##### Material shown #####
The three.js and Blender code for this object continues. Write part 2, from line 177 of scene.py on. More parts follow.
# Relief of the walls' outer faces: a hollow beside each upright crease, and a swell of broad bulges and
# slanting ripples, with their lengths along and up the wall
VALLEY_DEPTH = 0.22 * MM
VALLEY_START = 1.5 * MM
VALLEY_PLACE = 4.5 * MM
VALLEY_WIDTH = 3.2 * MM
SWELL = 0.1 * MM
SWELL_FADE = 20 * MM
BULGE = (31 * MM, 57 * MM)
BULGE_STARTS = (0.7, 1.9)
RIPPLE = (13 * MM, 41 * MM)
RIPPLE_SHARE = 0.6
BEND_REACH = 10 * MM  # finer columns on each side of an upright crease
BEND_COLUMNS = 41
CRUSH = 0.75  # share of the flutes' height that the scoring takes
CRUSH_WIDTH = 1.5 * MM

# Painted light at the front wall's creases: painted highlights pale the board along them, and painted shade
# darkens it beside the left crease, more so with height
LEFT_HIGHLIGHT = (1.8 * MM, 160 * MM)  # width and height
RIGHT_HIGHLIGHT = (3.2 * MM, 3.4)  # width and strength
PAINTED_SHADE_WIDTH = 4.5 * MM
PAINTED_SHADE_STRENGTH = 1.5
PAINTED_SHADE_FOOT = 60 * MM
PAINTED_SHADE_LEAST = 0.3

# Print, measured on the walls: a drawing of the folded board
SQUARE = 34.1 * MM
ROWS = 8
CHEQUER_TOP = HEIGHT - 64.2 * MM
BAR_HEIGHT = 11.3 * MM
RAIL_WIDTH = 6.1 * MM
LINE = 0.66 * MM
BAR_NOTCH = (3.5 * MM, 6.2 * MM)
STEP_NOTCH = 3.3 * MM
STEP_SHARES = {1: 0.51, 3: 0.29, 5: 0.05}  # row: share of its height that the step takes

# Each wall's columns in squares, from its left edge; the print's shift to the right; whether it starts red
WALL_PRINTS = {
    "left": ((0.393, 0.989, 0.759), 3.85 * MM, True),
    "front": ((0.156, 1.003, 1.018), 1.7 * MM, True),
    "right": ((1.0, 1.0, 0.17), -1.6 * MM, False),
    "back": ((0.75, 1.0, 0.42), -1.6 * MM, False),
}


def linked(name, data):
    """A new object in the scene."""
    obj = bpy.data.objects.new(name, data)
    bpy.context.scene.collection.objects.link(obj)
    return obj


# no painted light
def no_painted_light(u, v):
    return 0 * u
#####
##### Material shown #####
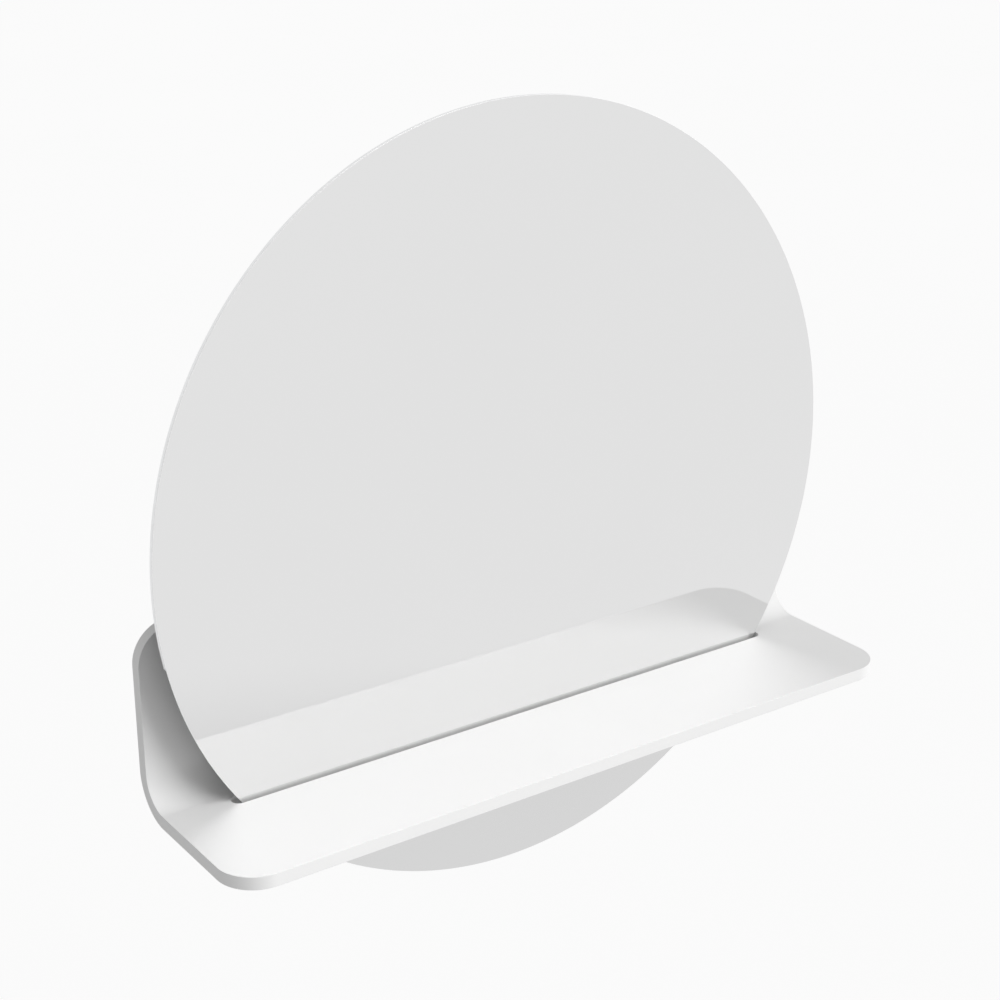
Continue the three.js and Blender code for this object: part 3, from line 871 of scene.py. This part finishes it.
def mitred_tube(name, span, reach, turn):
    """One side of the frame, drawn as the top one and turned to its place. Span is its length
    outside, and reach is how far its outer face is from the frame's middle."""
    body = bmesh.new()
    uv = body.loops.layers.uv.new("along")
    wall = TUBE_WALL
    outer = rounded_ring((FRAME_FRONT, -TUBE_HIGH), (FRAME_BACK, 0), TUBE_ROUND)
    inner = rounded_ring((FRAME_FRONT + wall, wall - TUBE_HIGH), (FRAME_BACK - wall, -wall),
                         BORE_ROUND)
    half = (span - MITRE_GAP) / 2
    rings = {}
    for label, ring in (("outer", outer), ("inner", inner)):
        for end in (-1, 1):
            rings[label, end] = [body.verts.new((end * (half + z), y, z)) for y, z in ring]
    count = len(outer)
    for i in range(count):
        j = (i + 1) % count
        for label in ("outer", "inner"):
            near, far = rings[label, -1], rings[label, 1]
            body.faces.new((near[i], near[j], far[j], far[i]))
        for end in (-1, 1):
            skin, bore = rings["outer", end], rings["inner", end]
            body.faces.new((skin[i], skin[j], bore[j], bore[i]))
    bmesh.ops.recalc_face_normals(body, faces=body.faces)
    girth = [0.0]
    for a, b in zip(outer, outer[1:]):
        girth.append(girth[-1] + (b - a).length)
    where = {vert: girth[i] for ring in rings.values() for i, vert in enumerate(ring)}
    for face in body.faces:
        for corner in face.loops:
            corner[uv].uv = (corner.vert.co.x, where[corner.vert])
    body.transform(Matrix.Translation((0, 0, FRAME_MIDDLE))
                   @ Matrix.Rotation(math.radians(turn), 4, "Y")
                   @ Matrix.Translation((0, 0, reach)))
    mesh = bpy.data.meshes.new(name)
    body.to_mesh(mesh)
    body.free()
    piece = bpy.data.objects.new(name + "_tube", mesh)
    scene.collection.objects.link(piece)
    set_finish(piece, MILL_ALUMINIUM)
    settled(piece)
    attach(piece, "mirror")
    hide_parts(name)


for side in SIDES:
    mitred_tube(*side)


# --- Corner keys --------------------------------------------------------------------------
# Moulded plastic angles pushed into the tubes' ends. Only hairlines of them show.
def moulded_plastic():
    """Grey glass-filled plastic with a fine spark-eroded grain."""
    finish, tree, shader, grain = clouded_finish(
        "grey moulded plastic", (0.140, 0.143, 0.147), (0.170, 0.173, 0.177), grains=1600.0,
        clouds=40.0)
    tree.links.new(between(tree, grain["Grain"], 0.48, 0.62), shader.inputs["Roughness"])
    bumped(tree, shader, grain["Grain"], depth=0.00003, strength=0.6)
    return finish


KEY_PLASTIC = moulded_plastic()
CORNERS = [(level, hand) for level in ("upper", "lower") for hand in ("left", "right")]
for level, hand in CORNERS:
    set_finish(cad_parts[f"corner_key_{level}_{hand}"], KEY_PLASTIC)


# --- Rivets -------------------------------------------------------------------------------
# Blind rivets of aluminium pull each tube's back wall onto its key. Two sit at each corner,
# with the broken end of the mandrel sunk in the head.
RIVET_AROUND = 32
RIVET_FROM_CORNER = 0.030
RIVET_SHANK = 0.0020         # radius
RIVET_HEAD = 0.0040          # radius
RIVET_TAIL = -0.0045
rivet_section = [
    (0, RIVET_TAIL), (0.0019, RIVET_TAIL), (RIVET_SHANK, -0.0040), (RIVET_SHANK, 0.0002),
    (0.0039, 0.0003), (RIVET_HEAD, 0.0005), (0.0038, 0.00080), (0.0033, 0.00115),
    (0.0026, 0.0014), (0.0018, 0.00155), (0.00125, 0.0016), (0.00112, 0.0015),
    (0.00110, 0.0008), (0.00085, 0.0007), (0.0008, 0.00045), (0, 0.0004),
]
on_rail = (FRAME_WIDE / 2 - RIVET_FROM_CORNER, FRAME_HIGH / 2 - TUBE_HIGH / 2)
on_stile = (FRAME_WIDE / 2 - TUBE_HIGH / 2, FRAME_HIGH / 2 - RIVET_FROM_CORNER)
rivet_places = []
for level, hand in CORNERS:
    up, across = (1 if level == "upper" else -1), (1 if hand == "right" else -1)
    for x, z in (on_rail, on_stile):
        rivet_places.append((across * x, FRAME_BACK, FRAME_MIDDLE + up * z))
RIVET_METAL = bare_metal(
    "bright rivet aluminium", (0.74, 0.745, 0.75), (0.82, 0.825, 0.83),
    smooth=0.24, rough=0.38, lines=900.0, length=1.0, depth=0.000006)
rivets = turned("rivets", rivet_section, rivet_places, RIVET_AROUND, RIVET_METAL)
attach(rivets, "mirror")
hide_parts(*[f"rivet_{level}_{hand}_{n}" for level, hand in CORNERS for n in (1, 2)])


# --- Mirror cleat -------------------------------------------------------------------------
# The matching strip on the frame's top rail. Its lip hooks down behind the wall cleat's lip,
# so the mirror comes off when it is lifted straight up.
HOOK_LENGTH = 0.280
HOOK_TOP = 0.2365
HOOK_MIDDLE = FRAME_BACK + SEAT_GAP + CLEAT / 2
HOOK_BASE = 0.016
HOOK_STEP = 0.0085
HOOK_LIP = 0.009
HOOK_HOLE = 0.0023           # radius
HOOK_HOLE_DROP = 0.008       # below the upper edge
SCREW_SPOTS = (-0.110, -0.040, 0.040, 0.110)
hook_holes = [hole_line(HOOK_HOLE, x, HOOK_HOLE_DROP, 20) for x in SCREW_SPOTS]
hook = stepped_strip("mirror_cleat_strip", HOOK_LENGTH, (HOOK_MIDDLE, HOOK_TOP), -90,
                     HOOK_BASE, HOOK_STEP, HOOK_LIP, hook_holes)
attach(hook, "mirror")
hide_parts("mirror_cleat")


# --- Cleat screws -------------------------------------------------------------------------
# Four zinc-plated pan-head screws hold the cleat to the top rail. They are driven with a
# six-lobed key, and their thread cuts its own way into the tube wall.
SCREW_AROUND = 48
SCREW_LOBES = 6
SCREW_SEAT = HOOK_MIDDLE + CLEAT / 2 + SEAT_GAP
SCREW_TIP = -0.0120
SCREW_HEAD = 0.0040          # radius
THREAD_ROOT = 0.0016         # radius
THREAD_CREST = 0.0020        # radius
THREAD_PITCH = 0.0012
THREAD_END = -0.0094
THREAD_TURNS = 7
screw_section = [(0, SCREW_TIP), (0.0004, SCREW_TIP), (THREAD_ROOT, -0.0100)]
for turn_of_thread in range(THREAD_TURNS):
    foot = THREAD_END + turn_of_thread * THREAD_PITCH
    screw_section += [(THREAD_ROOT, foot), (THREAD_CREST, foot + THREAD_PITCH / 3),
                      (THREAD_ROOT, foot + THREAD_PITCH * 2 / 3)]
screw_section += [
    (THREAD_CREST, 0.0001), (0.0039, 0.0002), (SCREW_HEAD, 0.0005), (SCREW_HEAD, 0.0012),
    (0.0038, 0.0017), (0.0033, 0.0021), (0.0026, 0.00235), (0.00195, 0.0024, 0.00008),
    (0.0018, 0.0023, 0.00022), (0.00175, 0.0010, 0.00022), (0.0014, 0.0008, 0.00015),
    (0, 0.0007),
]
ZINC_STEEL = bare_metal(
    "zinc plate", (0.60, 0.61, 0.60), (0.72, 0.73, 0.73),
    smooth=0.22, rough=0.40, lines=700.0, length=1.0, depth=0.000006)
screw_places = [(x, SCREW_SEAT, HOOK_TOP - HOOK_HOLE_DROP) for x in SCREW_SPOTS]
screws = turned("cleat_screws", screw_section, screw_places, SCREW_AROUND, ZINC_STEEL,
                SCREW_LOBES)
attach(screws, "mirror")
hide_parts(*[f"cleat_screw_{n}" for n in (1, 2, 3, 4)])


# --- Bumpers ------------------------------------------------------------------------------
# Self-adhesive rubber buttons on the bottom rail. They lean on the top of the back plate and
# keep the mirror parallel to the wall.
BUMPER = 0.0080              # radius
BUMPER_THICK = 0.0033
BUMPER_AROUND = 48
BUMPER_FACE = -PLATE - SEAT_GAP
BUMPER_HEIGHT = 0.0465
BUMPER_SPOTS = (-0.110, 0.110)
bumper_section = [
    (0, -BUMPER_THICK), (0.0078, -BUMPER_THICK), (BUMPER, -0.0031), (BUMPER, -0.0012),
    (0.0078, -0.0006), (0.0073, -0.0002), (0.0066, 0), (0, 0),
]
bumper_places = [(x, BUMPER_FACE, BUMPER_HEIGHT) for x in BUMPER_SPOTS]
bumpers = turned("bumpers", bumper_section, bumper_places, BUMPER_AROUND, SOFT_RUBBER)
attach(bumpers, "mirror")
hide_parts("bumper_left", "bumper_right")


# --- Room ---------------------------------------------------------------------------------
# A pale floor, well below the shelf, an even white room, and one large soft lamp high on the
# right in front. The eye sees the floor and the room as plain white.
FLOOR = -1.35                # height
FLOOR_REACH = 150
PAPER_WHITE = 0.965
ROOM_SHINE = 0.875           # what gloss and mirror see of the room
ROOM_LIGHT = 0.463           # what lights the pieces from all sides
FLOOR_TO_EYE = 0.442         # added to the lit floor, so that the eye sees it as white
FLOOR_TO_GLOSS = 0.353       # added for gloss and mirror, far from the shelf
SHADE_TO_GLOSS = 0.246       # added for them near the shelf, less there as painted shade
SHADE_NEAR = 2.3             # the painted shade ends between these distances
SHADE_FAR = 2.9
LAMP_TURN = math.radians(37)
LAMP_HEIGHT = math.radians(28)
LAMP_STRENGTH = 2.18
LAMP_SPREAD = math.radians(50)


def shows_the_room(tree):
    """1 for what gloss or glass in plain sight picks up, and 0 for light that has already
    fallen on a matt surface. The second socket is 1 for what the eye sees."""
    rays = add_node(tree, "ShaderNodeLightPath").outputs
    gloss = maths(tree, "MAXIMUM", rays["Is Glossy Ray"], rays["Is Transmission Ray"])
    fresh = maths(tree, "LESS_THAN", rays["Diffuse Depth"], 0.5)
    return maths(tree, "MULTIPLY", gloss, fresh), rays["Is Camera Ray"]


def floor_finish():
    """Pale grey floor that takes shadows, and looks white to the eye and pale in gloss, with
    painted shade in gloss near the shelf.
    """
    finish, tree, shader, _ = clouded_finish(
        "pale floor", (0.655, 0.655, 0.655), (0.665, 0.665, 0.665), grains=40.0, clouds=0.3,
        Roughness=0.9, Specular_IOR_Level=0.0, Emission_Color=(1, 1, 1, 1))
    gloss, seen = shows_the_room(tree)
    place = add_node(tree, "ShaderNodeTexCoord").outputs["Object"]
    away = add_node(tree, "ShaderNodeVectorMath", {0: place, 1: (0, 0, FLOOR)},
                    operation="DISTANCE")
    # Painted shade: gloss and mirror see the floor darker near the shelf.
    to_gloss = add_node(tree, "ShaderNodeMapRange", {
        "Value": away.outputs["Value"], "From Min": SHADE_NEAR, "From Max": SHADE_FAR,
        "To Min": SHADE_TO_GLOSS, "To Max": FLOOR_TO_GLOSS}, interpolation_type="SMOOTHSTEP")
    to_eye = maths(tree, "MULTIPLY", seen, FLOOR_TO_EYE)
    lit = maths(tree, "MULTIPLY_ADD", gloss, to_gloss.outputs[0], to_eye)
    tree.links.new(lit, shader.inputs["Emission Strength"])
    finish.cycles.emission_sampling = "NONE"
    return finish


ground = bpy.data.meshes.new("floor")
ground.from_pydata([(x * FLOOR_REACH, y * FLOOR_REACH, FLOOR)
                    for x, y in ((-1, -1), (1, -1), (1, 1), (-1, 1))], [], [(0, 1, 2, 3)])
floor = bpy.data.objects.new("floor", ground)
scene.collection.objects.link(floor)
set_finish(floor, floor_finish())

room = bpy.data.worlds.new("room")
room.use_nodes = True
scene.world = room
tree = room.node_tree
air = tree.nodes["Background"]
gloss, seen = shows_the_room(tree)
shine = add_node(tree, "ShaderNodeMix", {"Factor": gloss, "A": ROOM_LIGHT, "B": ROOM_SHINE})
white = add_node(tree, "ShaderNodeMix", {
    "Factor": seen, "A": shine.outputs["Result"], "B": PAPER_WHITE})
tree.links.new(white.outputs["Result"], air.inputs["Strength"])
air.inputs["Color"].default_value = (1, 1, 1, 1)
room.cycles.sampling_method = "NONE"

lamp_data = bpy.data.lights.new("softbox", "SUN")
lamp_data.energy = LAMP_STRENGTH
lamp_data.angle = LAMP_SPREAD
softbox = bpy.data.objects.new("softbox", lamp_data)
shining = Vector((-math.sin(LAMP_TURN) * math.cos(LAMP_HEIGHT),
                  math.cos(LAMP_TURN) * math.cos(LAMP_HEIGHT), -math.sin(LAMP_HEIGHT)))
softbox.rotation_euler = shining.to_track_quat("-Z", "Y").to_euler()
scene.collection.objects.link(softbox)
#####
##### Material shown #####
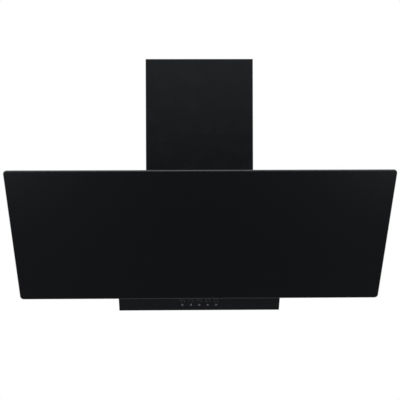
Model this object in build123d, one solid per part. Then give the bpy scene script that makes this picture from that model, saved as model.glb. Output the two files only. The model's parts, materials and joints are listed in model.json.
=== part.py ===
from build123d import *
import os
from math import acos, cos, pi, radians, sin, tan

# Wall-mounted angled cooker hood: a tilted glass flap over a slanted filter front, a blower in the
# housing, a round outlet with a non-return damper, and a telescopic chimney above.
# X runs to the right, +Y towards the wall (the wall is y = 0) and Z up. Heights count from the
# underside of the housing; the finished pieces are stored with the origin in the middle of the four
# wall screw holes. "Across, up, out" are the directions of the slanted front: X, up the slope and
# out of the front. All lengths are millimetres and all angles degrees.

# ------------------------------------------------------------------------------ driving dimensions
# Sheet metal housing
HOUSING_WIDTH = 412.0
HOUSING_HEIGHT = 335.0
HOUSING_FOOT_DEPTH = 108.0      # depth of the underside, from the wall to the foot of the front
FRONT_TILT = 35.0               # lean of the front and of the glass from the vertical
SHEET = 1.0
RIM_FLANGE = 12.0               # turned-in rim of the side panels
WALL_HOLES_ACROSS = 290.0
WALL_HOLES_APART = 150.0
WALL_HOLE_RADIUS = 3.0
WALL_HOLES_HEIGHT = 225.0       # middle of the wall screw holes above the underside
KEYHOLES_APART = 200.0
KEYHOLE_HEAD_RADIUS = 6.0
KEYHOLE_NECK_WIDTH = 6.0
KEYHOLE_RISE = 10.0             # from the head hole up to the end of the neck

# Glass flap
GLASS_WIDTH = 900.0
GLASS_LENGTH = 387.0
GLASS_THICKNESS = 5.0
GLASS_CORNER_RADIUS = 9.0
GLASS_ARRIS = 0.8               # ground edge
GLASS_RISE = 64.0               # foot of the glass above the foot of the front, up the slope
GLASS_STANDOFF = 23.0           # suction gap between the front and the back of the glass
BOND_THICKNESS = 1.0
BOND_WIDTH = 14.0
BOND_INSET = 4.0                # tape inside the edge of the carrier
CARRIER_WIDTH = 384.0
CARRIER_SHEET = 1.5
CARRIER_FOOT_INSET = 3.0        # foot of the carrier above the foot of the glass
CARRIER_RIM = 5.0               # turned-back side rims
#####
== Work to be completed ==
Say how many lines in this material hold "attach", and say nothing else.

== Result ==
5